The UCU did not explain how this huge and swift destruction of academic jobs, departments and courses took place under its nose.

In May, academic staff at five UoS schools were encouraged to apply for voluntary redundancy. Then on September 11, the university announced these attacks would be extended to another five schools. Over 350 workers have already taken the voluntary redundancy scheme offered by UoS since last year.

In early October David Hayes, president of UoS UCU branch, told TES that the branch committee, following consultation with union members at a “well attended” branch meeting, wanted four weeks of continuous strike action, composed of four strike days per week. Hayes explained how the votes “indicate the depth of concern that our members have about the ongoing campaign of job cuts being pursued by the university.”

But the UCU’s agenda is not for a fight. They plan to stifle strike action and are calling on the university to commit to voluntary redundancies and reaffirm their commitment to no compulsory redundancies, and to negotiate on working conditions and other means of financial savings agreed when the union curtailed strike action in May. A UoS UCU spokesperson stated, “Our negotiators are continuing to meet with management, and we hope this strong mandate encourages management to make an offer that will avert the need to take this strike action.”

The job cuts in Sheffield are part of the attacks waged across the Higher Education (HE) sector, that are integral to a nationwide restructuring programme to remain competitive in the global university market.

On October 10 UCU General Secretary Jo Grady said, “Overpaid vice-chancellors are carrying out brutal cuts and have caused an existential moment for the UK higher education sector… Staff cannot be made to pay the price for management failures.”

UCU leader Jo Grady speaking at the UCU’s London rally, November 30, 2022

Explain the crisis as the result of rogue individuals is political deflection. Grady added, “The Labour government must also stop looking the other way.” But Starmer’s Labour government is not “looking the other way”, they are driving forward the cuts with a projected net reduction of £2 billion in central government funding over the next two years.

SHU are demanding more redundancies in addition to the 500 staff who accepted terms last year and a further 170 so far this year.

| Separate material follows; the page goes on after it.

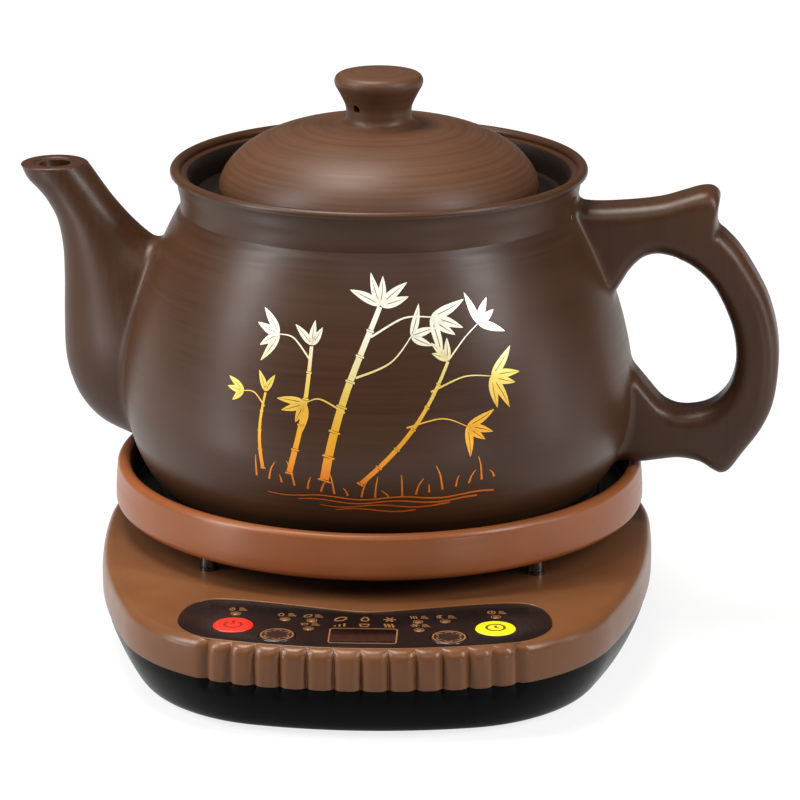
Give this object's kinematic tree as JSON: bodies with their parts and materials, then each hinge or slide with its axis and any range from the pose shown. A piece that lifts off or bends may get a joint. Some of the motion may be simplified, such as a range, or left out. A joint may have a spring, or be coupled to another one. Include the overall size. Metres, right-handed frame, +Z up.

This year’s numbers are one third below management’s target of 250. Yet workers have already expressed alarm over spiralling workloads as fewer staff are left with more work.

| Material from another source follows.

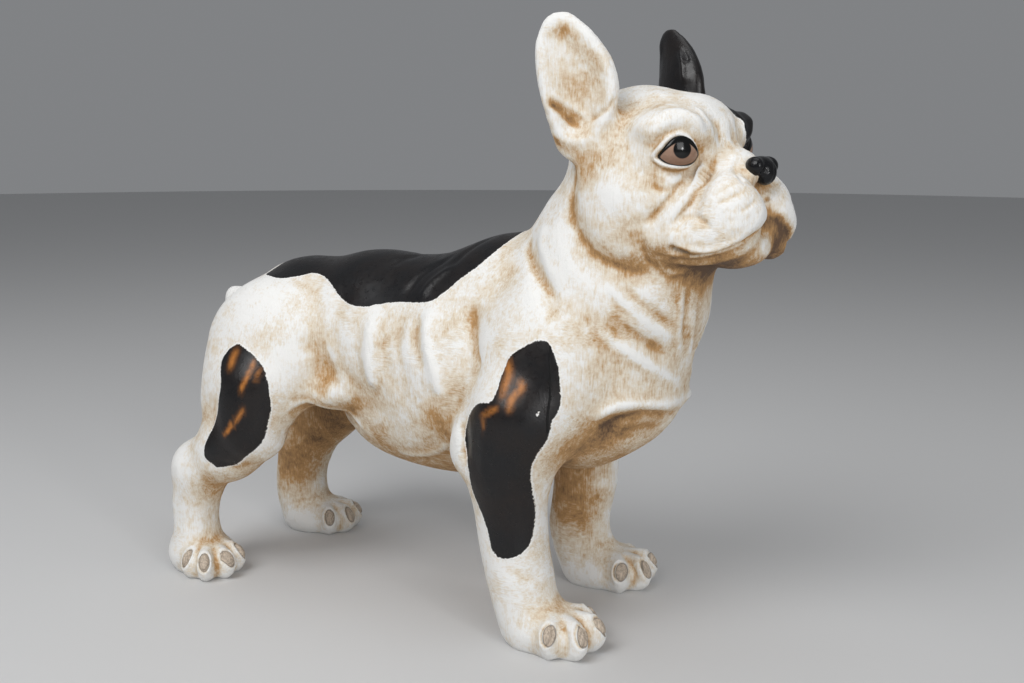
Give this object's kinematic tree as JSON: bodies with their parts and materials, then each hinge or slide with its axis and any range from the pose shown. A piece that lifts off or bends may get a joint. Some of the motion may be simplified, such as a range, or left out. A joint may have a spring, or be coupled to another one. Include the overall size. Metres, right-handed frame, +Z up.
{
  "type": "dog statue",
  "caption": "French bulldog garden statue, cast in one, standing on its paws with the head turned a little and both ears up.",
  "frame": {"origin": "on the ground under the middle of the statue's outline", "axes": "-Y the way the dog faces, -X its right side, +Z up"},
  "size_m": [0.1798, 0.454, 0.3993],
  "materials": {
    "whitewash": "cast resin, tan base coat dry-brushed with white, with glossy black painted patches"
  },
  "bodies": {
    "root": {"bulldog_statue": "whitewash"}
  },
  "joints": []
}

The UCU claim, “The cuts are being driven by the university’s decision to plough more than £200m into major building projects, while announcing further budget reductions of £28m for 2025-26”.

Aware that the UCU is not opposed to redundancies, provided they are presented as “voluntary”, SHU management said it will not enforce compulsory redundancies unless “absolutely necessary.”

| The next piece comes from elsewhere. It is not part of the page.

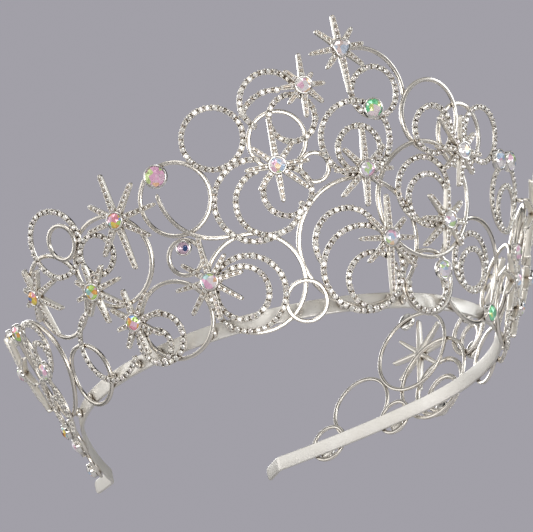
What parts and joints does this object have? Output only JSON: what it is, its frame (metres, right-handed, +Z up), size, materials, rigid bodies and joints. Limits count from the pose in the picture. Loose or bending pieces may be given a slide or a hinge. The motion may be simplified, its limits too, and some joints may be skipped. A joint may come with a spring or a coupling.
{
  "type": "crown",
  "caption": "Open-back metal crown: a springy strip carries outward-leaning openwork of rings, crescents, eight-rayed stars and round iridescent stones.",
  "frame": {"origin": "centre of the strip's front arc, level with the strip's lower edge", "axes": "+Z up, -Y towards the front, +X to the crown's left as worn"},
  "size_m": [0.177, 0.1953, 0.0836],
  "materials": {
    "strip_metal": "satin",
    "plain_wire": "polished",
    "stone_set_wire": "stone-set",
    "star_metal": "stone-set",
    "cup_metal": "polished",
    "stone_glass": "iridescent"
  },
  "bodies": {
    "root": {"strip": "strip_metal", "solder": "cup_metal", "great_ring": "plain_wire", "left_front_ring": "plain_wire", "right_low_ring": "plain_wire", "side_low_rings": "plain_wire", "left_high_ring": "plain_wire", "left_stone_ring": "plain_wire", "left_sweep_arc": "plain_wire", "temple_rings": "plain_wire", "back_rings": "plain_wire", "upper_left_ring": "plain_wire", "small_rings": "plain_wire", "peak_arc": "plain_wire", "right_peak_ring": "plain_wire", "right_high_ring": "plain_wire", "right_big_ring": "plain_wire", "right_stone_ring": "plain_wire", "arm_tall_rings": "plain_wire", "arm_low_rings": "plain_wire", "arm_rear_rings": "plain_wire", "rear_hem_rings": "plain_wire", "back_small_rings": "plain_wire", "back_crystal_rings": "stone_set_wire", "upper_left_crystal_ring": "stone_set_wire", "upper_left_crescent": "stone_set_wire", "left_crescent": "stone_set_wire", "centre_crystal_rings": "stone_set_wire", "peak_crystal_ring": "stone_set_wire", "centre_crescent": "stone_set_wire", "left_low_crescent": "stone_set_wire", "side_small_crescents": "stone_set_wire", "temple_crescents": "stone_set_wire", "right_crescent": "stone_set_wire", "right_crystal_ring": "stone_set_wire", "right_high_crystal_ring": "stone_set_wire", "right_low_crystal_arc": "stone_set_wire", "side_crystal_arcs": "stone_set_wire", "right_small_crescent": "stone_set_wire", "right_side_crescent": "stone_set_wire", "arm_high_crescents": "stone_set_wire", "arm_low_crescents": "stone_set_wire", "peak_star": "star_metal", "upper_left_star": "star_metal", "left_star": "star_metal", "centre_star": "star_metal", "centre_low_star": "star_metal", "left_low_star": "star_metal", "right_side_star": "star_metal", "temple_stars": "star_metal", "back_stars": "star_metal", "side_stars": "star_metal", "rear_stars": "star_metal", "right_high_star": "star_metal", "right_low_star": "star_metal", "arm_stars": "star_metal", "star_stones": "stone_glass", "bezel_cups": "cup_metal", "bezel_stones": "stone_glass"}
  },
  "joints": []
}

The UCU’s decision follows an established pattern, whereby a successful strike ballot is utilsed to encourage management only to provide a slightly “improved offer” that preserves the essence of the cuts but allows the union bureaucracy to stand down its members.

The basis for a collective struggle against the job cuts and retrenchment not just in Sheffield, but nationwide, unquestionably exists amongst all educators in HE and further education. Since October 13 the UCU has also been balloting further education workers on potential strike action under the banner “A New Deal for FE”. This followed a pay recommendation of just 4 percent from the Association of Colleges (AoC), with no guarantee that cash-starved colleges will even implement it.

On top of the jobs bloodbath, and with salaries falling by an incredible 30 percent over the past decade, the UCU leadership was left with no choice but to also hold a nationwide strike ballot in the HE sector, beginning October 20. This was in response to the universities offered an insulting 1.4 percent increase, an effective 3 percent pay cut. Such is the volatility of the situation that all five trade unions representing FE workers at the pay negotiations have voted to reject the derisory offer from the Universities and Colleges Employers Association (UCEA).

Speaking about the UCEA on September 9, Grady said, “It’s time for them to come back to the table with an improved [pay] offer that will settle this dispute and avoid the need for a strike ballot and potential industrial action.”

Speaking on the mass job losses on October 10 she added, “This analysis exposes a UK wide crisis in higher education. These job losses are not minor, and government must stop treating them as localised incidents.” But for years, after selling out nationwide strikes the UCU has kept every struggle localised, atomising the struggles of workers.

UCU members at the University of Sheffield International College (USIC) and before them at the University of Sheffield English Language Teaching Centre (ELTC), have both faced large scale redundancies. The former are currently in dispute over pay with the employer Studygroup. But each dispute, even within the same city, some even of an intra-UoS nature like USIC and ELTC, are isolated from each other by the UCU bureaucracy and led to compromise and defeat.

If Higher and Further Education and indeed all the gains won historically by workers are to be successfully defended, this must be conducted in a rebellion against the trade union bureaucracy and the Labour government.

The dead hand of the UCU bureaucracy must be lifted by forming rank-and-file committees in all UK universities and colleges—uniting academic and non-academic staff and students, linking up across the UK and with fellow education workers internationally who face similar attacks. These committees must combine the fight to defend jobs, reverse a decade of de facto pay cuts of university staff with opposition to the Starmer government’s doubling down on the marketisation of education and austerity cuts.